You can also think about damage limitation. Low resolution or watermarking may help, depending on your needs. And if people copy images and put them on the web, you can send a DMCA notification -- effectively a formal complaint to their web host. This pretty much always works, although it's a bit tedious.
 
Duncan S said:
Have a look at Flickr private groups, they might be what you are after.
Only invited group members can see the group images.

Agree - I would have thought Flickr private groups would be the easiest no-cost option.
 
Cookie said:
I wouldn't claim that - it is a massive subject.

You continue to provide evidence that you understand security. ;)

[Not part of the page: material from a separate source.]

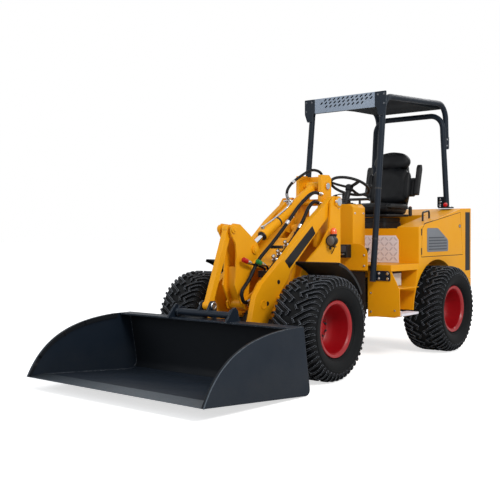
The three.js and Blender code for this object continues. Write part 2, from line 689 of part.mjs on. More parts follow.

If you know enough to know how little you know, then you're in a good place.
 
If the person is that concerned, print some 8x10's and create a classic physical portfolio. Show friends. Done

But most people will expect to see an online gallery these days.
 
I use .htaccess files on folders I want to protect and that seems to work fine - as long as the folks you give the passwords to can be trusted, then that should be secure enough? And using Flash galleries does stop the casual thief relatively easily, apart from screengrabs obviously - I generate them from Photoshop Bridge, and they're fairly painless to create.
 
Hi Badlad. The replies you've had so far indicate rightly that relying on security isn't the right way to go about this. The fundamental problem with security is that there is no means of knowing the capabilities of your opponent.

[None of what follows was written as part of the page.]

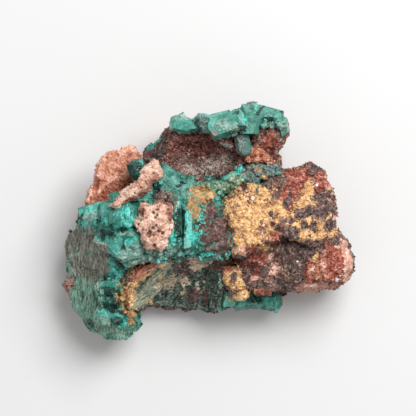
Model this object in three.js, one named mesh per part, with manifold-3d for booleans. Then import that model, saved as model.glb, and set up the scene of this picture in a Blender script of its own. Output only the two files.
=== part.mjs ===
// Dioptase on matrix: a broken lump of iron-stained rock lying on its back, with emerald-green
// dioptase grown over its upper face, pale calcite standing in it, and two druse-lined hollows.
// Millimetres, +Z up. X runs along the specimen, Y across it, and it rests on a flat base at Z = 0.
import * as THREE from "three";
import { ImprovedNoise } from "three/addons/math/ImprovedNoise.js";
import { mergeVertices } from "three/addons/utils/BufferGeometryUtils.js";
import Module from "manifold-3d";

const wasm = await Module();
wasm.setup();

// ---- driving dimensions -------------------------------------------------------------------
const SPECIMEN_LENGTH = 61; // along X, from the left lobe to the tip of the slab
const SEAT_GAP = 0.3; // clearance between two minerals that grew against each other
const CRUST = 1.1; // thickness of the druse that lines a hollow
const BASE_DEPTH = 20; // depth of the block that trims the base flat
const TERMINATION_DROP = 0.31; // how far a crystal's high end corners lie below its tip, in radii
const OUTLINE_SAMPLES = 48; // points that a lump's middle is averaged from

// ---- small helpers ------------------------------------------------------------------------
const noise = new ImprovedNoise();
const degrees = THREE.MathUtils.degToRad;

/** Height of a gently sloping surface with round knolls (or dips) on it, at a place in plan. */
function height({ level, slope = [0, 0], knolls = [] }, x, y) {
  let z = level + slope[0] * x + slope[1] * y;
  for (const [kx, ky, radius, rise] of knolls) {
    const away = ((x - kx) ** 2 + (y - ky) ** 2) / radius ** 2;
    z += rise * Math.exp(-away);
  }
  return z;
}

/** A geometry whose faces share their corners. */
function weld(geometry) {
  const bare = geometry.clone();
  bare.deleteAttribute("normal");
  bare.deleteAttribute("uv");
  return mergeVertices(bare, 1e-4);
}

/** A closed geometry as a solid that can be joined and cut. */
function solidOf(geometry) {
  const merged = weld(geometry);
  const mesh = new wasm.Mesh({
    numProp: 3,
    vertProperties: merged.attributes.position.array,
    triVerts: new Uint32Array(merged.index.array),
  });
  return new wasm.Manifold(mesh);
}

const join = (solids) => solids.reduce((whole, next) => whole.add(next));
const cut = (solid, tools) => tools.reduce((rest, tool) => rest.subtract(tool), solid);

/** The biggest body of a cut solid: the chips that a cut frees are thrown away. */
function mainBody(solid) {
  const bodies = solid.decompose();
  return bodies.reduce((big, next) => (next.volume() > big.volume() ? next : big));
}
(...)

You could instead use secrecy. If you're building your own website you could simply avoid linking from the main site to the galleries that you want to protect. Your group could access the galleries via an emailed URL. Even if someone knew what to search for, these galleries would not be visible to a Google search. This will affect your Page ranking as unresolved links will be marked down.

You have additional protection in that no commercial organisation that might want to steal your images is going to be interested in JPG images of computer display size - they will be after the high resolution originals rather than small images uploaded in a lossy format.